Modeling code records
** Start **
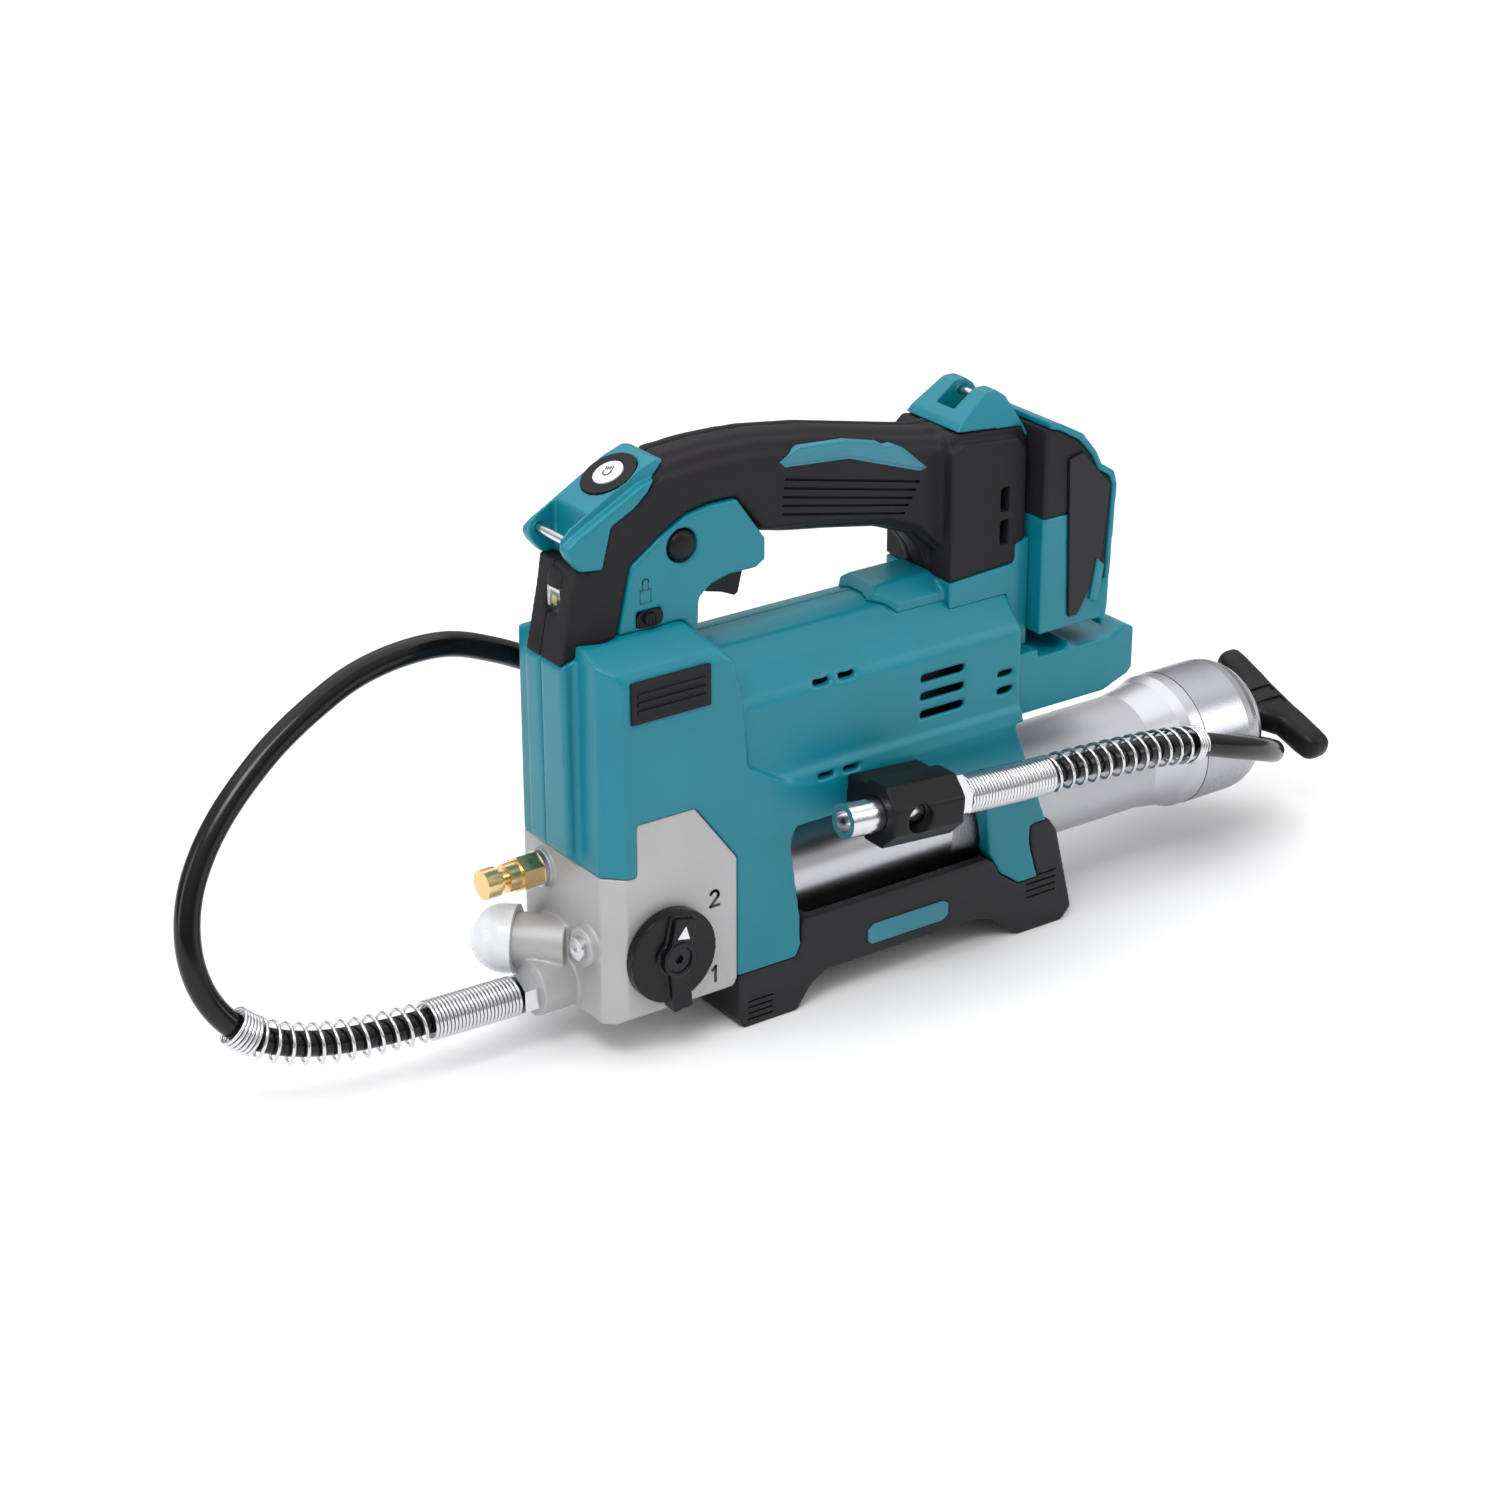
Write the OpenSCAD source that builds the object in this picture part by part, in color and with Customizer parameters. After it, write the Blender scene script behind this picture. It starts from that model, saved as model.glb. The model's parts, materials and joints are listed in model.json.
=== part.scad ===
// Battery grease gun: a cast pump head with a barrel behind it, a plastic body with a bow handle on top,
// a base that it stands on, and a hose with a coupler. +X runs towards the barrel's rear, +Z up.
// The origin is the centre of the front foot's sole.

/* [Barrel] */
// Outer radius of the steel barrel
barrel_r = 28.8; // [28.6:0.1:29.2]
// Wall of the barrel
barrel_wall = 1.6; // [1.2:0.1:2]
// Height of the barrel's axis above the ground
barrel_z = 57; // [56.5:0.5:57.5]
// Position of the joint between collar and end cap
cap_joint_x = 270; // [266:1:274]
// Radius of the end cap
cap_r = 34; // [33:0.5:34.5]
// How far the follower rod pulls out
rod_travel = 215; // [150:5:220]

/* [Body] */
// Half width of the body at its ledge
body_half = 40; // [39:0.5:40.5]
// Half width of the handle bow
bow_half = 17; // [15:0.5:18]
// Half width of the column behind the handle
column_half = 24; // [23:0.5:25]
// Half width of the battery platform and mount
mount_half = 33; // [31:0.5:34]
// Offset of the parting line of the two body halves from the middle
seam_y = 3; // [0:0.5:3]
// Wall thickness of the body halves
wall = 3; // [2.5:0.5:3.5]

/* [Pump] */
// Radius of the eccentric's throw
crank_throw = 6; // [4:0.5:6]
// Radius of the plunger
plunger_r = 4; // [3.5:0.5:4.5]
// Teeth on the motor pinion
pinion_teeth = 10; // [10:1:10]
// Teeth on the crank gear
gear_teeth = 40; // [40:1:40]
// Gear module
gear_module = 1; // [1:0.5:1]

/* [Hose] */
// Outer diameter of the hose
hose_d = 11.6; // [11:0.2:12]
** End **
** Start **
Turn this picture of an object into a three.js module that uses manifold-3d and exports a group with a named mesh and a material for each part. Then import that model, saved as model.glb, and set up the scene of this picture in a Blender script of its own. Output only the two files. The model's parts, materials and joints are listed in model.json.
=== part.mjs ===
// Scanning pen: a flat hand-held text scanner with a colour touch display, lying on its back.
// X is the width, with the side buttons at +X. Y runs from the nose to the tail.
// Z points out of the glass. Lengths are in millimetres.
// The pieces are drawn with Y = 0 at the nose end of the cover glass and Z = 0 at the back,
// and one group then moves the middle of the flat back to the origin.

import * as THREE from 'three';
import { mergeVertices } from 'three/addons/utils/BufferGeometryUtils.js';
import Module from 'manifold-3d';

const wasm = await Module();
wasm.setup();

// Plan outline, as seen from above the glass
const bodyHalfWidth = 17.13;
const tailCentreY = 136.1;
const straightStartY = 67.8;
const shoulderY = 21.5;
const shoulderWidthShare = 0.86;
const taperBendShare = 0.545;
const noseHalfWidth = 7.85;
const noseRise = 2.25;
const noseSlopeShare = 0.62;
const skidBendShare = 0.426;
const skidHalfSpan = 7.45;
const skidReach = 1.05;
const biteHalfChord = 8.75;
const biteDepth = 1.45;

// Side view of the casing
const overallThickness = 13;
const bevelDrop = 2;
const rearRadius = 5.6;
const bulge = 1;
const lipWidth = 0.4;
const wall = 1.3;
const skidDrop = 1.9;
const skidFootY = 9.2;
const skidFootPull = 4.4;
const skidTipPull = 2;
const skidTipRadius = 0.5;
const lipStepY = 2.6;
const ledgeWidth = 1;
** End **
GIVEN TASK: Using the entries above, give again exactly the lines from the line holding "Write the OpenSCAD" through the line holding "rod_travel = 215; // [150:5:220]". Include both end lines and nothing else.

OUTPUT BELOW:
Write the OpenSCAD source that builds the object in this picture part by part, in color and with Customizer parameters. After it, write the Blender scene script behind this picture. It starts from that model, saved as model.glb. The model's parts, materials and joints are listed in model.json.
=== part.scad ===
// Battery grease gun: a cast pump head with a barrel behind it, a plastic body with a bow handle on top,
// a base that it stands on, and a hose with a coupler. +X runs towards the barrel's rear, +Z up.
// The origin is the centre of the front foot's sole.

/* [Barrel] */
// Outer radius of the steel barrel
barrel_r = 28.8; // [28.6:0.1:29.2]
// Wall of the barrel
barrel_wall = 1.6; // [1.2:0.1:2]
// Height of the barrel's axis above the ground
barrel_z = 57; // [56.5:0.5:57.5]
// Position of the joint between collar and end cap
cap_joint_x = 270; // [266:1:274]
// Radius of the end cap
cap_r = 34; // [33:0.5:34.5]
// How far the follower rod pulls out
rod_travel = 215; // [150:5:220]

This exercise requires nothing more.